Combining the Sugar Daddy with a developer can be a good combination, but it can also backfire. I actually built a product (a very long time ago) for a Sugar Daddy and I was very glad I turned down "a piece of the pie" and got paid in advance. The Sugar Daddy came to me wanting a specific product, which I built. He was so enamored with designing the product and the packaging, that he forgot about the sales channel. When it came time to sell, he didn't like making sales calls. So...cool product. No sales. I'll talk more about this scenario in a later article. It's a cautionary tale.
Individual with a "can't miss" idea: By far, the largest group of letters I've gotten here on ZDNet were from individuals with incredible, can't miss ideas. Many of them have absolutely no experience. Many of them tell me they also don't have any money. Their idea is to find some developer somewhere, convince him or her to write code, and then post it to an app store and wait for the millions to come rolling in.

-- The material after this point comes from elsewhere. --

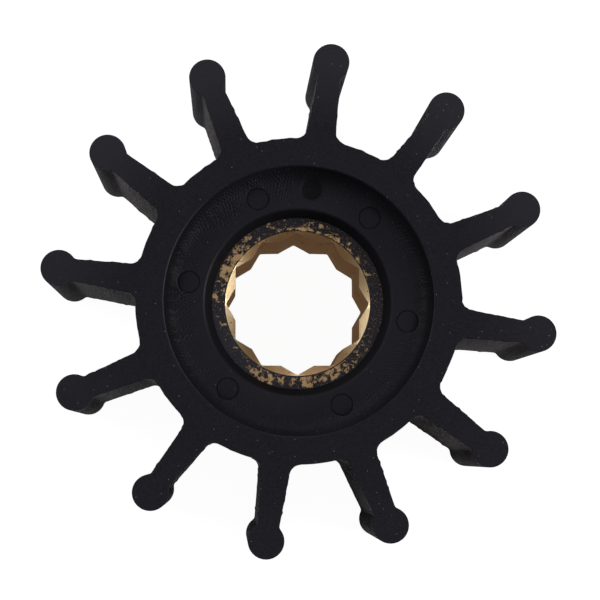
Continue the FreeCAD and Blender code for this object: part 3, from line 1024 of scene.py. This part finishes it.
specks = add(bronze, "Math", [("operation", "MULTIPLY")], [(0, specks), (1, speck_side)])
bare = add(bronze, "Math", [("operation", "MAXIMUM")], [(0, bare), (1, specks)])
covered = add(bronze, "Math", [("operation", "SUBTRACT"), (0, 1)], [(1, bare)])
covered = add(bronze, "Math", [("operation", "MULTIPLY")], [(0, covered), (1, on_end)])

# The metal is mottled and fresher where the countersink cut it last, and a painted highlight lightens the
# cone's two sides. The pits are drawn out along the bore, as the broach left them.
FRESH_SHARE = 0.42
CONE_HIGHLIGHT_SHARE = 0.5
LINE_SQUASH = (1, 1, 0.02)
PIT_SQUASH = (1, 1, 0.15)
mottle = add(bronze, "TexNoise", [("Scale", 1 / MOTTLE_SIZE), ("Detail", 3)], [("Vector", bronze_place)])
mottle = add(bronze, "MapRange", [("From Min", 0.35), ("From Max", 0.65)], [("Value", mottle)])
fresh_cut = add(bronze, "Math", [("operation", "MULTIPLY"), (1, FRESH_SHARE)], [(0, above_bore)])
cone_highlight_side = add(bronze, "Math", [("operation", "ABSOLUTE")], [(0, mouth_side)])
cone_highlight_side = add(
    bronze,
    "MapRange",
    [("From Min", 0.6), ("From Max", 0.85), ("To Max", CONE_HIGHLIGHT_SHARE)],
    [("Value", cone_highlight_side)],
)
on_cone = add(bronze, "Math", [("operation", "SUBTRACT")], [(0, above_bore), (1, on_end)])
cone_painted_highlight = add(bronze, "Math", [("operation", "MULTIPLY")], [(0, on_cone), (1, cone_highlight_side)])
pit_place = add(bronze, "Mapping", [("Scale", PIT_SQUASH)], [("Vector", bronze_place)])
pit_cells = add(bronze, "TexVoronoi", [("Scale", 1 / PIT_SPACING)], [("Vector", pit_place)])
pits = add(
    bronze,
    "MapRange",
    [("From Min", PIT_SIZE / 2 / PIT_SPACING), ("From Max", PIT_SIZE / 4 / PIT_SPACING)],
    [("Value", pit_cells)],
)
bronze_colour = add(
    bronze,
    "Mix",
    [("data_type", "RGBA"), (6, linear(BRONZE_BROWN)), (7, linear(BRONZE_YELLOW))],
    [(0, mottle)],
).outputs[2]
# Of these layers the second is a painted highlight; the others are the metal's own colour, its pits and the
# rubber film.
for share, colour in (
    (fresh_cut, FRESH_CUT),
    (cone_painted_highlight, CONE_HIGHLIGHT_YELLOW),
    (pits, PIT_BROWN),
    (covered, FILM_BLACK),
):
    bronze_colour = add(
        bronze, "Mix", [("data_type", "RGBA"), (7, linear(colour))], [(0, share), (6, bronze_colour)]
    ).outputs[2]
not_metal = add(bronze, "Math", [("operation", "MAXIMUM")], [(0, covered), (1, pits)])
bronze_metallic = add(bronze, "Math", [("operation", "SUBTRACT"), (0, 1)], [(1, not_metal)])
bronze_roughness = add(
    bronze, "MapRange", [("To Min", BORE_ROUGHNESS), ("To Max", CONE_ROUGHNESS)], [("Value", above_bore)]
)
bronze_roughness = add(
    bronze,
    "Mix",
    [("data_type", "FLOAT"), (3, FILM_ROUGHNESS)],
    [(0, not_metal), (2, bronze_roughness)],
)
line_place = add(bronze, "Mapping", [("Scale", LINE_SQUASH)], [("Vector", bronze_place)])
broach_lines = add(
    bronze, "TexNoise", [("Scale", 1 / BROACH_LINE), ("Detail", 3)], [("Vector", line_place)]
)
cast_grain = add(
    bronze, "TexNoise", [("Scale", 1 / CAST_GRAIN), ("Detail", 2)], [("Vector", bronze_place)]
)
cast_grain = add(bronze, "Math", [("operation", "MULTIPLY")], [(0, cast_grain), (1, above_bore)])
bronze_bump = add(bronze, "Bump", [("Distance", BROACH_DEPTH)], [("Height", broach_lines)])
for depth, height in ((CAST_DEPTH, cast_grain), (FILM_DEPTH, covered)):
    bronze_bump = add(bronze, "Bump", [("Distance", depth)], [("Height", height), ("Normal", bronze_bump)])
bronze_surface = add(
    bronze,
    "BsdfPrincipled",
    [("Specular IOR Level", FILM_GLOSS), ("Specular Tint", linear(BRONZE_EDGE_TINT))],
    [
        ("Base Color", bronze_colour),
        ("Metallic", bronze_metallic),
        ("Roughness", bronze_roughness),
        ("Normal", bronze_bump),
    ],
)
add(bronze, "OutputMaterial", [], [("Surface", bronze_surface)])
bush.data.materials.append(bronze)

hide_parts("bronze_insert")
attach(bush, "root")


# Studio: a sheet of white paper under the impeller, with large soft lamps low at both sides and
# behind it, and a dim ceiling, so that the black end faces mirror little light to the camera.
PAPER_SIZE = 6
PAPER_WHITE = "e6dfdf"
PAPER_SHADOW = "626262"
PAPER_SEEN = 0.96
PAPER_MIRRORED = 0.22

bpy.ops.mesh.primitive_plane_add(size=PAPER_SIZE, location=(0, 0, 0))
floor = bpy.context.object
floor.name = "studio_floor"
paper = with_empty_nodes(bpy.data.materials.new("white_backdrop_paper"))
light_path = add(paper, "LightPath").outputs

# The camera sees the paper white by its own glow, with a faint shadow. Gloss and metal mirror it dimmer, and
# dimmer still towards the picture's lower right, a painted shadow that keeps the flanks there dark.
seen = add(
    paper,
    "Math",
    [("operation", "MAXIMUM")],
    [(0, light_path["Is Camera Ray"]), (1, light_path["Is Glossy Ray"])],
)
seen = add(
    paper, "Math", [("operation", "MAXIMUM")], [(0, seen), (1, light_path["Is Transmission Ray"])]
)
glow = add(
    paper,
    "Mix",
    [("data_type", "FLOAT"), (2, PAPER_MIRRORED), (3, PAPER_SEEN)],
    [(0, light_path["Is Camera Ray"])],
)
paper_place = add(paper, "TexCoord").outputs["Object"]
lower_right = picture_right * 0.5 - picture_up * 0.87
shade_side = add(
    paper,
    "VectorMath",
    [("operation", "DOT_PRODUCT"), (1, tuple(lower_right / TIP_RADIUS))],
    [(0, paper_place)],
).outputs["Value"]
shade = add(
    paper,
    "MapRange",
    [("From Min", 0.28), ("From Max", 0.8), ("To Min", 1), ("To Max", 0)],
    [("Value", shade_side)],
)
shade = add(paper, "Math", [("operation", "MAXIMUM")], [(0, shade), (1, light_path["Is Camera Ray"])])
for share in (seen, shade):
    glow = add(paper, "Math", [("operation", "MULTIPLY")], [(0, glow), (1, share)])
matt_level = add(
    paper,
    "Mix",
    [("data_type", "RGBA"), (6, linear(PAPER_WHITE)), (7, linear(PAPER_SHADOW))],
    [(0, light_path["Is Camera Ray"])],
).outputs[2]
paper_matt = add(paper, "BsdfDiffuse", [], [("Color", matt_level)])
paper_glow = add(paper, "Emission", [("Color", (1, 1, 1, 1))], [("Strength", glow)])
paper_surface = add(paper, "AddShader", [], [(0, paper_matt), (1, paper_glow)])
add(paper, "OutputMaterial", [], [("Surface", paper_surface)])
floor.data.materials.append(paper)

# The ceiling is dim overhead and dimmer towards the horizon, and white where the camera sees it.
HORIZON_LEVEL = 0.19
CEILING_LEVEL = 0.4
CEILING_START = 0.45
world = with_empty_nodes(bpy.data.worlds.new("studio"))
bpy.context.scene.world = world
sky_direction = add(world, "TexCoord").outputs["Generated"]
sky_height = add(world, "SeparateXYZ", [], [(0, sky_direction)]).outputs["Z"]
sky_level = add(
    world,
    "MapRange",
    [("From Min", 0), ("From Max", CEILING_START), ("To Min", HORIZON_LEVEL), ("To Max", CEILING_LEVEL)],
    [("Value", sky_height)],
)
sky_seen = add(world, "LightPath").outputs["Is Camera Ray"]
sky_strength = add(world, "Mix", [("data_type", "FLOAT"), (3, 1.0)], [(0, sky_seen), (2, sky_level)])
sky = add(world, "Background", [("Color", (1, 1, 1, 1))], [("Strength", sky_strength)])
add(world, "OutputWorld", [], [("Surface", sky)])

# Each lamp is a side, a place in metres and a power in watts.
SOFTBOX_SIZE = 0.25
SOFTBOX_AIM = Vector((0, 0, 0.03))
SOFTBOXES = (
    ("right", (0.52, -0.02, 0.26), 3.0),
    ("back", (-0.05, 0.48, 0.27), 1.1),
    ("left", (-0.51, 0.07, 0.26), 1.7),
)
for side, place, power in SOFTBOXES:
    bpy.ops.object.light_add(type="AREA", location=place)
    lamp = bpy.context.object
    lamp.name = "softbox_" + side
    lamp.data.shape = "SQUARE"
    lamp.data.energy = power
    lamp.data.size = SOFTBOX_SIZE
    lamp.rotation_euler = (SOFTBOX_AIM - Vector(place)).to_track_quat("-Z", "Y").to_euler()

bpy.context.scene.view_settings.view_transform = "Standard"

Uh. No. I don't want to spoil anyone's dream (although I've certainly been accused of that a lot when it comes to this topic). As this article has shown, you need to bring something strong to the table before you can get into this business. Don't despair, though. Over the next few articles, we'll talk about what you can do to build up your strengths so that you can bring something to the table.
At the beginning of this, I told you'd I'd share with you the background I brought to the table when I started my first software company at age 26, back in the dark ages of the 1980s.
I had a degree in computer science and had built actual full systems, so that checked off the programmer/developer box. I had worked for Creative Computing and Ziff Davis both as an IT guy and an editor, so that checked off both the IT and trade press boxes. Creative also had a software publishing arm and I was involved with some of that as well, which helped me check off the distribution channel experience box. And I'd spent four years at a venture funded startup doing product management and business development, so that checked off the business development and deal-making skills box.
In short, I was ideally suited to start a software business. And yet, even so, it was hard going at first and until I built up my original 13-person team, it was a challenge to make into a success. Your team is very important and while it's possible to be a one-man or woman software entrepreneur, you better have a wide range of the necessary skills going into the game.
The software business can be a joy and a very profitable venture, but it will always be a reflection of what you and your founding team bring to the business.